Et qui dit gouvernance, dit transparence ! La transparence est un principe devenu fondamental depuis les scandales financiers du début des années 2000, à l’instar des affaires Enron et Worldcom, et tend à se renforcer avec l’avènement du numérique. Elément central dans les bonnes pratiques de corporate governance, ce principe semble désormais dépasser le simple stade de transparence de l’information financière destiné initialement à « améliorer l’exactitude et la fiabilité des publications des entreprises conformément aux lois sur les valeurs mobilières, ainsi qu’à d’autres fins apparentées. ».

Ainsi, si la transparence reste un vecteur indéniable de création de valeur dans une société, la protection de l’information dite sensible ne l’est-elle pas également ? Comment gérer cette dualité entre transparence et confidentialité des données critiques ?

Les obligations de transparence en France et en Europe

Alors plus de transparence pour créer de la valeur, oui, mais jusqu’à quel point ?

Tout d’abord, y-a-t-il véritablement une obligation pour les entreprises françaises, voire européennes, d’être transparentes envers les actionnaires et les marchés ?

Si on se limite à la transparence de l’information financière, les sociétés européennes cotées sont depuis 2005 soumises aux normes internationales d’information financière (NIIF), plus connues sous le nom de International Financial Reporting Standards (IFRS). Toutes les entreprises cotées ou faisant appel à des investisseurs y sont soumises, le but étant d’harmoniser la présentation et la transparence de leurs états financiers après les scandales mentionnés plus haut, scandales à l’origine aux Etats-Unis de la Loi Sarbanes-Oxley (2001) qui a très certainement inspiré les IFRS.

Un référentiel plus court et plus simple est également proposé depuis 2012 aux PME qui rencontrent des problématiques en termes de communication financière avec les banquiers et les investisseurs privés. Appelées « IFRS PME », ces normes sont réputées plus adaptées aux contraintes des PME, tout en conservant les impératifs de qualité.
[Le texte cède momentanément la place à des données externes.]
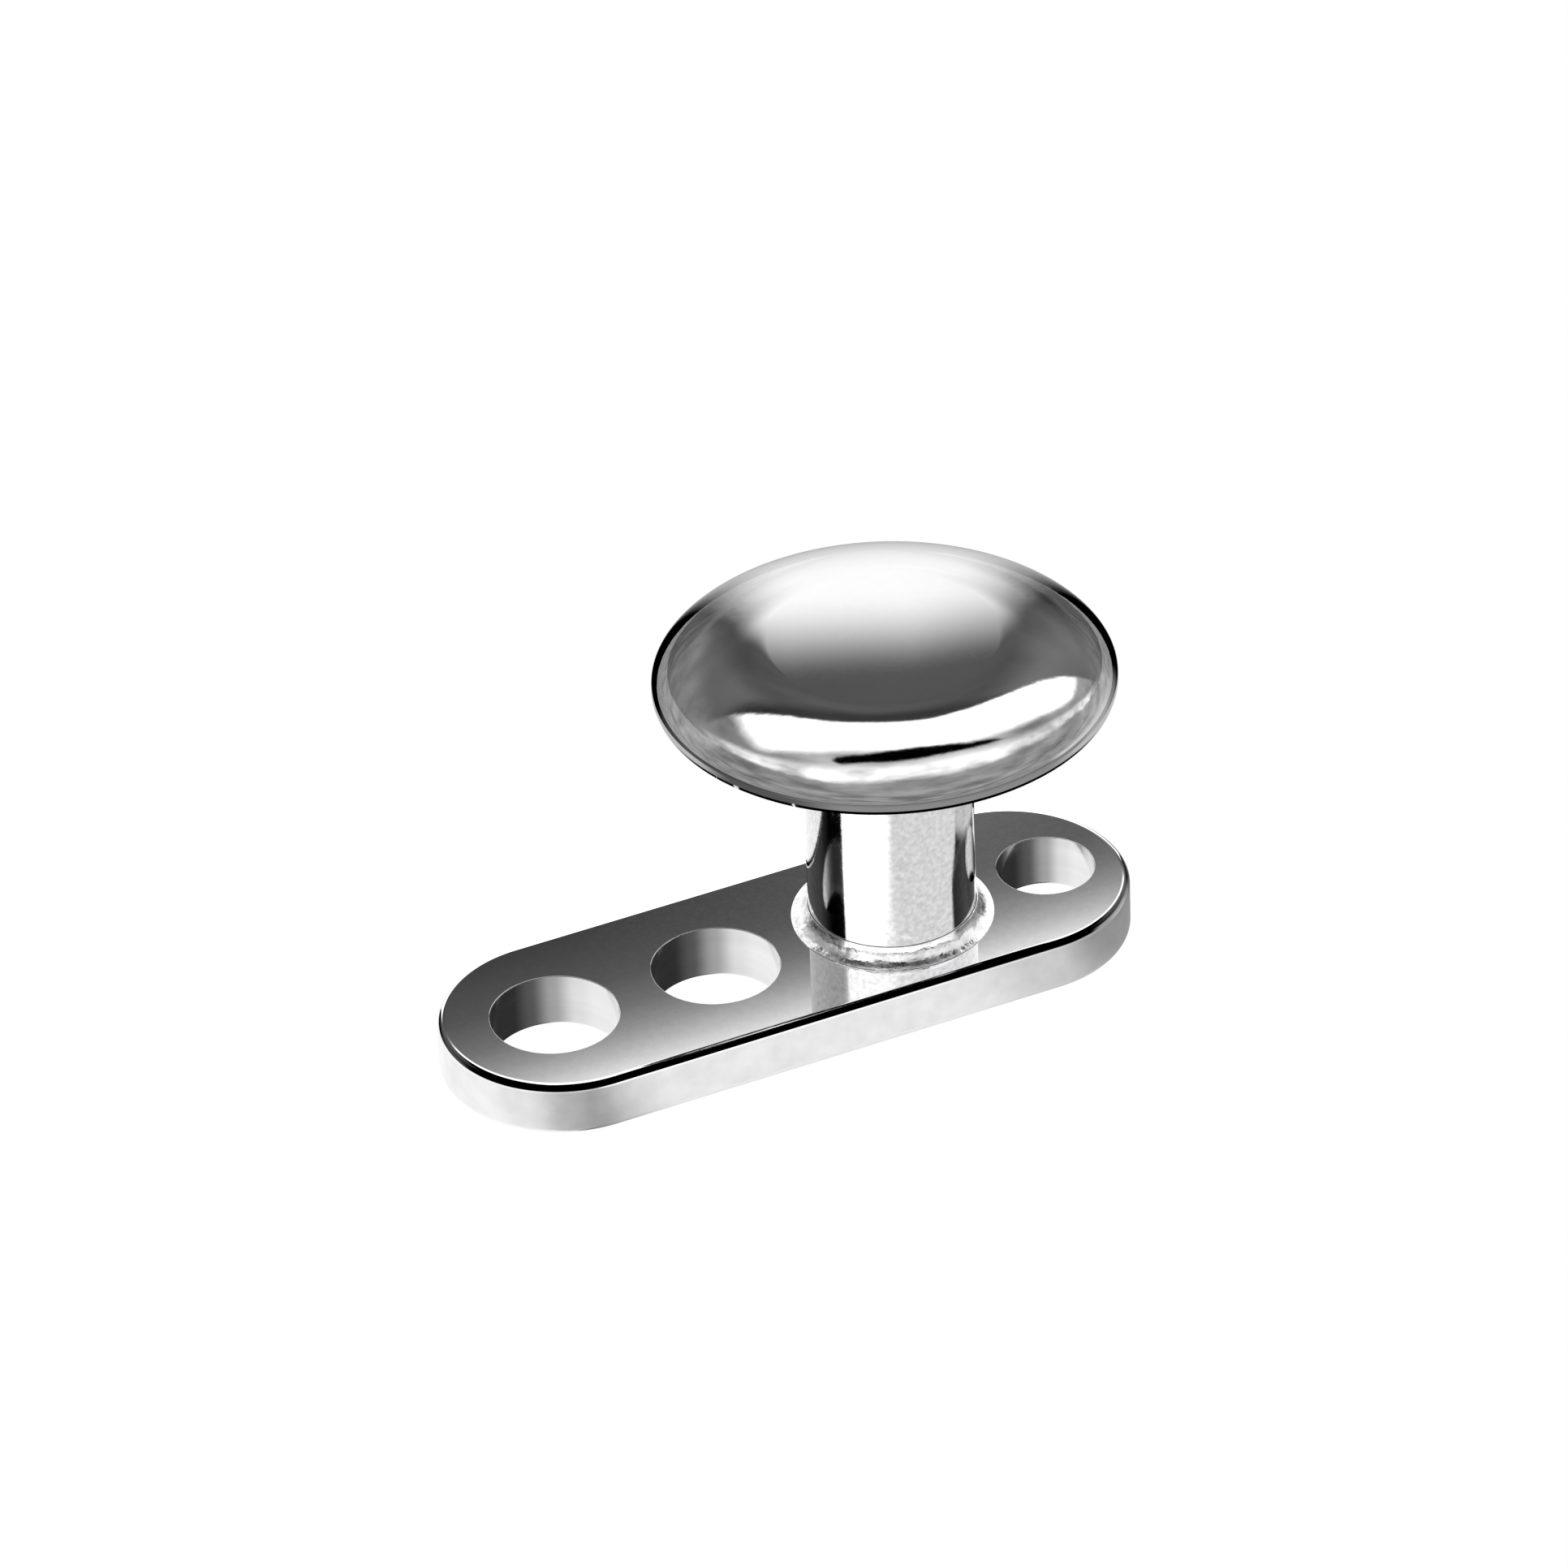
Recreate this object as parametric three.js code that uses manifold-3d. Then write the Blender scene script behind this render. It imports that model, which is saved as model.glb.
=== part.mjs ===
// A body-piercing micro anchor: a foot plate with three holes, a threaded post on it, and a 4 mm
// disc top that screws into the post.
// Millimetres, +Z up. The origin is on the post's axis, at the foot plate's underside, and +X runs
// along the plate towards its short end, the one with the small hole.
import * as THREE from 'three';
import { mergeVertices } from 'three/addons/utils/BufferGeometryUtils.js';
import Module from 'manifold-3d';

const wasm = await Module();
wasm.setup();

// Foot plate: a stadium whose centre lies off the post's axis.
const plateLength = 6.46;
const plateWidth = 2.2;
const plateThickness = 0.51;
const plateCentreX = -1.03;
const plateEdgeRound = 0.07;
const plateHoles = [
  { x: -3.245, radius: 0.565 },
  { x: -1.71, radius: 0.565 },
  { x: 1.5, radius: 0.435 },
];
const holeUnderEdge = 0.03; // the holes' chamfer at the plate's underside

// Post: a blind threaded tube, seated in a shallow pocket in the plate.
const postRadius = 0.74;
const postRise = 2.42; // from the plate's top to the disc's underside
const postEdge = 0.02;
const pocketDepth = 0.15;
const pocketClearance = 0.01;
const mouthRadius = 0.63; // the countersink at the post's mouth
const mouthDepth = 0.13;
const boreEndGap = 0.15; // plain bore below the thread

// Weld bead around the post's foot, a concave fillet.
const beadRadius = 0.89;
const beadHeight = 0.15;
const beadLip = 0.02;
const beadSteps = 6;

// Thread, M1.2 x 0.25, right-handed.
const threadPitch = 0.25;
const studCoreRadius = 0.46;
const studCrestRadius = 0.6;
const crestHalfWidth = 0.025;
const flankTangent = Math.tan(THREE.MathUtils.degToRad(30));
const threadClearance = 0.03; // radial, between the stud's crest and the groove
const flankClearance = 0.022; // along the axis, on each flank
const boreClearance = 0.04; // radial, between the stud's core and the bore
const ridgeRoot = 0.02; // how far a thread's root is sunk into the body that carries it
const grooveRoot = 0.012;
const grooveBeyond = 2; // turns of groove cut above the stud's thread, out through the mouth
const grooveBelow = 1;
const studTurns = 6;
const studNeck = 0.25; // plain length under the disc
const studTip = 0.1;
const studFade = 0.25; // turns over which the thread rises at each end
const fadeStart = 0.15; // the share of its height it starts with
const studSeatDepth = 0.14; // how far the stud enters the disc
const studSeatClearance = 0.01;

// Disc top: a flat underside, an upright rim, and a sloping shoulder that rolls over to the face.
const discRadius = 2.01;
const discThickness = 0.49;
const discRim = 0.08;
const discUnderEdge = 0.02;
const rimRound = 0.13; // how high the rim's tangent is held as it turns over
const faceRadius = 1.15;
const faceRound = 0.4; // how far out the face's tangent is held before it falls away
const shoulderSteps = 10;

// Weld ring between the stud and the disc.
const ringRadius = 0.55;
const ringHeight = 0.09;
const ringGap = 0.005;

// Fineness of the facets.
const roundSegments = 48;
const segmentsPerTurn = 16;
const mergeTolerance = 1e-5;
const overcut = 0.1; // how far a cutter runs past the faces it cuts

// Heights that follow from the sizes above.
const plateTop = plateThickness;
const discUnderside = plateTop + postRise;
const threadTop = discUnderside - studNeck;
const threadBottom = threadTop - studTurns * threadPitch;
const grooveTop = threadTop + grooveBeyond * threadPitch;
const grooveTurns = studTurns + grooveBeyond + grooveBelow;
const boreBottom = grooveTop - grooveTurns * threadPitch - boreEndGap;
const discTopZ = discUnderside + discThickness;

function solidOf(geometry) {
  const bare = geometry.clone();
  bare.deleteAttribute('normal');
  bare.deleteAttribute('uv');
  const merged = mergeVertices(bare, mergeTolerance);
  return new wasm.Manifold(new wasm.Mesh({
    numProp: 3,
    vertProperties: new Float32Array(merged.attributes.position.array),
    triVerts: new Uint32Array(merged.index.array),
  }));
}

function geometryOf(solid) {
  const mesh = solid.getMesh();
  const geometry = new THREE.BufferGeometry();
  geometry.setAttribute('position', new THREE.BufferAttribute(mesh.vertProperties, 3));
  geometry.setIndex(new THREE.BufferAttribute(mesh.triVerts, 1));
  geometry.computeVertexNormals();
  return geometry;
}

// A solid of revolution about +Z from [radius, height] points, listed with the solid on their left.
function turned(profile, segments = roundSegments) {
  const points = profile.map(([radius, height]) => new THREE.Vector2(radius, height));
  const geometry = new THREE.LatheGeometry(points, segments);
  geometry.rotateX(Math.PI / 2);
  return geometry;
}

// A ridge wound down the Z axis as a right-hand helix. Its section is given as
// [radius, height] points, and it fades into the core over the given turns at each end.
function helicalRidge(section, coreRadius, turns, topZ, fadeTurns) {
  const shape = new THREE.Shape(section.map(([radius, height]) => new THREE.Vector2(radius, height)));
  const geometry = new THREE.ExtrudeGeometry(shape, {
    depth: turns,
    steps: Math.round(turns * segmentsPerTurn),
    bevelEnabled: false,
  });
  const position = geometry.attributes.position;
  for (let i = 0; i < position.count; i += 1) {
    const turn = position.getZ(i);
    const angle = -2 * Math.PI * turn;
    const fromEnd = Math.min(turn, turns - turn);
    const fade = fadeTurns > 0 ? THREE.MathUtils.clamp(fromEnd / fadeTurns, fadeStart, 1) : 1;
    const height = position.getY(i);
    const wanted = position.getX(i);
    const radius = wanted > coreRadius ? coreRadius + (wanted - coreRadius) * fade : wanted;
    position.setXYZ(
      i,
      radius * Math.cos(angle),
      radius * Math.sin(angle),
      topZ + height - threadPitch * turn,
    );
  }
  geometry.computeVertexNormals();
  return geometry;
}

// A through cutter along Z with a chamfer where it leaves the plate's underside.
function holeCutter({ x, radius }) {
  const cutter = turned([
    [0, -overcut],
    [radius + holeUnderEdge + overcut, -overcut],
    [radius, holeUnderEdge],
    [radius, plateTop + overcut],
    [0, plateTop + overcut],
  ]);
  cutter.translate(x, 0, 0);
  return solidOf(cutter);
}

function footPlate() {
  const halfWidth = plateWidth / 2;
  const halfStraight = plateLength / 2 - halfWidth;
  const left = plateCentreX - halfStraight;
  const right = plateCentreX + halfStraight;
  const outline = new THREE.Shape();
  outline.moveTo(left, -halfWidth);
  outline.lineTo(right, -halfWidth);
  outline.absarc(right, 0, halfWidth, -Math.PI / 2, Math.PI / 2, false);
  outline.lineTo(left, halfWidth);
  outline.absarc(left, 0, halfWidth, Math.PI / 2, (3 * Math.PI) / 2, false);
  const slab = new THREE.ExtrudeGeometry(outline, {
    depth: plateThickness - 2 * plateEdgeRound,
    bevelThickness: plateEdgeRound,
    bevelSize: plateEdgeRound,
    bevelOffset: -plateEdgeRound,
    bevelSegments: 2,
    curveSegments: roundSegments / 4,
  });
  slab.translate(0, 0, plateEdgeRound);
  let plate = solidOf(slab);
  for (const hole of plateHoles) {
    plate = plate.subtract(holeCutter(hole));
  }
  const pocketFloor = plateTop - pocketDepth;
  const pocketRadius = postRadius + pocketClearance;
  const pocket = turned([
    [0, pocketFloor],
    [pocketRadius, pocketFloor],
    [pocketRadius, plateTop + overcut],
    [0, plateTop + overcut],
  ]);
  return geometryOf(plate.subtract(solidOf(pocket)));
}

// The thread's section, widened by the given clearances, from innerRadius out to its crest.
function threadSection(innerRadius, crestGap, flankGap) {
  const crest = studCrestRadius + crestGap;
  const halfWidth = (radius) => (
    crestHalfWidth + Math.max(0, studCrestRadius - radius) * flankTangent + flankGap
  );
  return [
    [innerRadius, -halfWidth(innerRadius)],
    [crest, -halfWidth(crest)],
    [crest, halfWidth(crest)],
    [innerRadius, halfWidth(innerRadius)],
  ];
}

function threadedPost() {
  const foot = plateTop - pocketDepth;
  const boreRadius = studCoreRadius + boreClearance;
  const tube = turned([
    [0, foot],
    [postRadius - postEdge, foot],
    [postRadius, foot + postEdge],
    [postRadius, discUnderside - postEdge],
    [postRadius - postEdge, discUnderside],
    [mouthRadius, discUnderside],
    [boreRadius, discUnderside - mouthDepth],
    [boreRadius, boreBottom],
    [0, boreBottom - boreRadius * flankTangent],
  ]);
  const section = threadSection(boreRadius - grooveRoot, threadClearance, flankClearance);
  const groove = helicalRidge(section, boreRadius, grooveTurns, grooveTop, 0);
  return geometryOf(solidOf(tube).subtract(solidOf(groove)));
}

function footWeld() {
  const inner = postRadius + ringGap;
  const profile = [[inner, plateTop], [beadRadius, plateTop]];
  for (let i = 0; i <= beadSteps; i += 1) {
    const turn = (Math.PI / 2) * (i / beadSteps);
    profile.push([
      beadRadius - (beadRadius - inner - beadLip) * Math.sin(turn),
      plateTop + beadLip + (beadHeight - beadLip) * (1 - Math.cos(turn)),
    ]);
  }
  profile.push([inner, plateTop + beadHeight]);
  profile.push([inner, plateTop]);
  return turned(profile);
}

function threadedStud() {
  const coreBottom = threadBottom - studTip;
  const core = turned([
    [0, coreBottom],
    [studCoreRadius - studTip / 2, coreBottom],
    [studCoreRadius, coreBottom + studTip],
    [studCoreRadius, discUnderside + studSeatDepth],
    [0, discUnderside + studSeatDepth],
  ], segmentsPerTurn);
  const section = threadSection(studCoreRadius - ridgeRoot, 0, 0);
  const ridge = helicalRidge(section, studCoreRadius, studTurns, threadTop, studFade);
  return geometryOf(solidOf(core).add(solidOf(ridge)));
}

function studWeld() {
  const inner = studCoreRadius + ringGap;
  return turned([
    [inner, discUnderside - ringHeight],
    [inner + beadLip, discUnderside - ringHeight],
    [ringRadius, discUnderside - beadLip],
    [ringRadius, discUnderside],
    [inner, discUnderside],
    [inner, discUnderside - ringHeight],
  ]);
}

function discTop() {
  const seatRadius = studCoreRadius + studSeatClearance;
  const seatRoof = discUnderside + studSeatDepth;
  const rimTop = discUnderside + discRim;
  const shoulder = new THREE.CubicBezierCurve(
    new THREE.Vector2(discRadius, rimTop),
    new THREE.Vector2(discRadius, rimTop + rimRound),
    new THREE.Vector2(faceRadius + faceRound, discTopZ),
    new THREE.Vector2(faceRadius, discTopZ),
  );
  return turned([
    [0, seatRoof],
    [seatRadius, seatRoof],
    [seatRadius, discUnderside],
    [discRadius - discUnderEdge, discUnderside],
    [discRadius, discUnderside + discUnderEdge],
    ...shoulder.getPoints(shoulderSteps).map((point) => point.toArray()),
    [0, discTopZ],
  ]);
}

const polishedSteel = new THREE.MeshStandardMaterial({ color: 0xd4d6d8, roughness: 0.08, metalness: 1 });
const satinSteel = new THREE.MeshStandardMaterial({ color: 0xc6c8ca, roughness: 0.3, metalness: 1 });
const weldSteel = new THREE.MeshStandardMaterial({ color: 0xb9bbbd, roughness: 0.25, metalness: 1 });

const anchor = new THREE.Group();

function place(name, geometry, material) {
  const mesh = new THREE.Mesh(geometry, material.clone());
  mesh.name = name;
  anchor.add(mesh);
}

place('foot_plate', footPlate(), polishedSteel);
place('threaded_post', threadedPost(), satinSteel);
place('foot_weld', footWeld(), weldSteel);
place('disc_top', discTop(), polishedSteel);
place('threaded_stud', threadedStud(), satinSteel);
place('stud_weld', studWeld(), weldSteel);

export default anchor;
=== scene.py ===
"""A body-piercing micro anchor: a foot plate, a threaded post and a 4 mm disc top that screws off."""

import math

import bpy
from mathutils import Matrix, Vector
from mathutils.geometry import tessellate_polygon


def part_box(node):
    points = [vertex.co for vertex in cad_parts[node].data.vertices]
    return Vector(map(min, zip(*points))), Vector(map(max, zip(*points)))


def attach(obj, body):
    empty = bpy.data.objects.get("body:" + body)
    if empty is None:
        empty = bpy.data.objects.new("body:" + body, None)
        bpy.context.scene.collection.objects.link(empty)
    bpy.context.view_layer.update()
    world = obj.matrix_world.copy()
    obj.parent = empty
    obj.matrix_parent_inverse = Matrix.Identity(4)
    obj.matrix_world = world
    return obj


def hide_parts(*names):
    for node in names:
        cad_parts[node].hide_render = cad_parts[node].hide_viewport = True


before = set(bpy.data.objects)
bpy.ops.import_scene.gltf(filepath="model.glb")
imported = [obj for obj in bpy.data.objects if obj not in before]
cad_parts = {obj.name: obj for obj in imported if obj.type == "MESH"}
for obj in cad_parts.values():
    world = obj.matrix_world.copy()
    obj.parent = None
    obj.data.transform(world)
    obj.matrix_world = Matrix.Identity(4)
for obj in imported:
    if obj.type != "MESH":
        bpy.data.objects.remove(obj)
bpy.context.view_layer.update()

# Everything below is in millimetres until a mesh is finished.
MM = 0.001
DEGREES = 180 / math.pi  # in a radian


def box_mm(node):
    low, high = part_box(node)
    return low / MM, high / MM


# Sizes that the frame gives.
plate_low, plate_high = box_mm("foot_plate")
post_low, post_high = box_mm("threaded_post")
disc_low, disc_high = box_mm("disc_top")
bead_high = box_mm("foot_weld")[1]
stud_low, stud_high = box_mm("threaded_stud")
ring_low, ring_high = box_mm("stud_weld")

half_width = plate_high.y
end_left = plate_low.x + half_width
end_right = plate_high.x - half_width
plate_top = plate_high.z
post_radius = post_high.x
post_foot, post_top = post_low.z, post_high.z
bead_radius, bead_top = bead_high.x, bead_high.z
disc_radius, disc_under, disc_top = disc_high.x, disc_low.z, disc_high.z
stud_end, stud_seat = stud_low.z, stud_high.z
ring_radius, ring_under = ring_high.x, ring_low.z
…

En France, l’ex ministre de l’Économie, des Finances et de l’Industrie, Francis Mer avait déjà, dès 2003, reconnu l’importance de renforcer les dispositions légales en matière de gouvernance d’entreprise, et soumis toutes les sociétés anonymes, ainsi que celles faisant appel à l’épargne publique, à la Loi de Sécurité Financière (LSF).

Toutes ces lois ont en commun la volonté d’accroitre la responsabilité des dirigeants, renforcer les dispositifs de contrôle interne, réduire les sources de conflit d’intérêt tout en harmonisant à l’international les normes en matière de gouvernance et de transparence financière.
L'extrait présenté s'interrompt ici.